Assassination method: surveillance drone and a Hellfire missile
Brian Whitaker
Tuesday March 23, 2004
The Guardian
A small, pilotless plane circling above the home of Sheikh Yassin - unseen
in the pre-dawn gloom and almost silent - was the only advance warning that
anyone on the ground might have had.
Far away, the Israeli military studied the night-sight images from the plane
on a TV screen, waiting for the Hamas leader to leave his house on a short,
fateful journey to the mosque.
The few minutes that he spent praying were enough time to call up an Apache
helicopter armed with Hellfire missiles.
As he left the mosque, the drone overhead shone its laser beam on to the
target, guided by the distant Israeli operator at the TV screen.
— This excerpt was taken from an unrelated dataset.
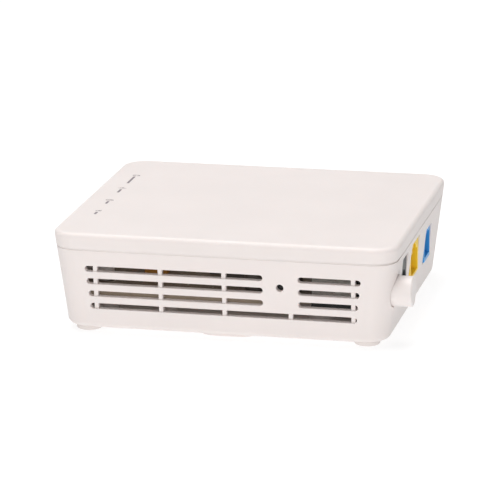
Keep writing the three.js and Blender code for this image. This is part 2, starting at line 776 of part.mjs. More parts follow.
function addBoardParts() {
  add(board, "main_processor", slab(17, 17, 1.2), CHIP, [0, 10, SEAT]);
  add(board, "thermal_pad", slab(15, 15, 0.5), PAD_GREY, [0, 10, 1.25]);
  add(board, "heat_sink", heatSink(), ALUMINIUM, [0, 10, 1.8]);
  for (const [name, x, y, length, width, height] of CHIPS) {
    add(board, name, slab(length, width, height), CHIP, [x, y, SEAT]);
  }
  add(board, "crystal", plate([11.2, 4.6], 2.2, [0, 3.4], 4), STEEL, [-12, 24, SEAT]);
  add(board, "lan_transformer", lanTransformer(), CHIP, [26, -4, SEAT]);
  INDUCTORS.forEach(([x, y], i) => {
    const body = plate([7.2, 7.2], 1.2, [0, 3.9], 2);
    add(board, `supply_inductor_${i + 1}`, body, INDUCTOR_GREY, [x, y, SEAT]);
  });
  ELECTROLYTICS.forEach(([x, y, radius, height], i) => {
    const can = electrolytic(radius, height);
    add(board, `electrolytic_capacitor_${i + 1}`, can, CAN_SLEEVE, [x, y, SEAT]);
  });
  const tantalum = plate([7.3, 4.3], 0.3, [0, 2.9], 1);
  add(board, "tantalum_capacitor", tantalum, ORANGE, [-27, -19, SEAT]);
  add(board, "input_diode", plate([4.6, 2.8], 0.2, [0, 2.2], 1), CHIP, [31, -17, SEAT]);
}

// ---------------------------------------------------------------- moving parts
// Hollow round cap with a core that is bored square for the switch's stem.
function buttonCap() {
  const backX = 46.5;
  const profile = [
    [0, backX],
    [BUTTON_R, backX],
    [BUTTON_R, BUTTON_TIP_X - 0.7],
    [BUTTON_R - 0.25, BUTTON_TIP_X - 0.2],
    [BUTTON_R - 0.8, BUTTON_TIP_X],
    [0, BUTTON_TIP_X],
  ];
  const hollow = rod("x", BUTTON_R - 1.1, [46, BUTTON_TIP_X - 1.0], [0, 0], 32);
  const core = rod("x", 2.9, [47.6, 57], [0, 0]);
  const bore = around(0, 3.5);
  return cut(solid(turnedX(profile, 40)), cut(hollow, core), block([46, 56.2], bore, bore));
}

// Square stem, thicker inside the switch, with a round collar for the spring.
function switchStem() {
  const thin = around(0, 3.3);
  const thick = around(0, 4.1);
  return join(
    block([31.0, 56.0], thin, thin),
    block([31.0, 39.9], thick, thick),
    rod("x", 3.3, [45.2, 46.2], [0, 0]),
  );
}

function addMovingParts() {
  add(powerButton, "power_button_cap", buttonCap(), WHITE_BUTTON);
  add(powerButton, "power_switch_stem", switchStem(), WHITE_STEM);
  const plunger = join(
    rod("y", 1.55, [-2.1, 1.5], [0, 0]),
    rod("y", 1.75, [0.35, 1.55], [0, 0]),
  );
  add(resetButton, "reset_plunger", plunger, WHITE_PLUNGER);
}

// ---------------------------------------------------------------- assembly
addHousing();
add(board, "main_board", mainBoard(), BOARD_MASK);
addIndicators();
addLanJack();
addPowerInlet();
addOpticalReceptacle();
addTransceiver();
addPowerSwitch();
addResetSwitch();
addBoardParts();
addMovingParts();

// centre the footprint, from the front wall to the button's tip
terminal.position.x = -(BUTTON_TIP_X - LENGTH / 2) / 2;

export default terminal;
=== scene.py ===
"""A small white desktop optical network terminal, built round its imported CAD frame.

A low box with rounded, drafted walls stands on four feet, its top facing +Z. Slots run along the
-Y and +Y walls, the ports and the power button are in the +X wall, and the lamps show through
the -X wall. Build works in millimetres with X measured from the box's middle; objects are made
in the row frame, in metres.
"""

import json
import math
from functools import partial

import bmesh
import bpy
import numpy as np
from mathutils import Matrix, Vector
from mathutils.geometry import delaunay_2d_cdt

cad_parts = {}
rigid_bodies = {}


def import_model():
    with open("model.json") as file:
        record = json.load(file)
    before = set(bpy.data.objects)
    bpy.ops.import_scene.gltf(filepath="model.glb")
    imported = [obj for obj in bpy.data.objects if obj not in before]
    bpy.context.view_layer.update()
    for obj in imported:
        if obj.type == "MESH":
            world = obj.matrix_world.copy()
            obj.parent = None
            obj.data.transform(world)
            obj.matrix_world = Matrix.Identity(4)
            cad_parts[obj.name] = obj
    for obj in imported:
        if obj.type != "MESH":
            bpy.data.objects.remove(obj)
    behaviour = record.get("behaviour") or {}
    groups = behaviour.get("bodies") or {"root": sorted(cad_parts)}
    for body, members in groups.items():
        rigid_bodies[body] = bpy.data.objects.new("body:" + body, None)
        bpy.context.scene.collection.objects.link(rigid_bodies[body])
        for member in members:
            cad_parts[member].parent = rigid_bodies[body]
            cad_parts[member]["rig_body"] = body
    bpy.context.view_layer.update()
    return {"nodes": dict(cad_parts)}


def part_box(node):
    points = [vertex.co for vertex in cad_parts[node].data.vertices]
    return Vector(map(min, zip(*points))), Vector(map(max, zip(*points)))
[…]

Recognising the laser beam by its coded pulses, the helicopter's missile
headed straight for the target.
Although the Israelis are not saying exactly how they hit Sheikh Yassin, a
combined operation using a drone and a helicopter is the most probable
scenario, according to Doug Richardson, editor of Jane's Missiles and
Rockets.
"My guess is that it would be Hellfire," he said. "There have also been
persistent rumours that the Israelis might have been using a version of the
Spike anti-tank missile but the manufacturers, Rafael, say it is not being
used."
Locating the target for assassinations often requires people on the ground -
either undercover Israelis or Palestinian collaborators - but in Sheikh
Yassin's case it was easy: they knew where he lived and could keep watch on
his house from the air.
Another method used by the Israelis to locate their victims is to phone them
at their office. When the victim answers the call a helicopter-launched
missile is aimed directly at his desk.
Sometimes, though, it is the phone itself that explodes. Three years ago, an
Islamic militant in the West Bank town of Jenin died when he inserted a
pre-paid card in a public callbox.
A few years earlier, a Palestinian bombmaker, Yehia Ayyash, known as "the
Engineer", was killed by explosives in his mobile phone.
According to reports at the time, the Israelis made sure he was talking on
the phone then triggered the explosion by remote control from an aircraft.
About a third of suspected militants assassinated by the Israelis have been
killed by missiles fired from aircraft, though rockets that miss their
target can end up killing bystanders by mistake.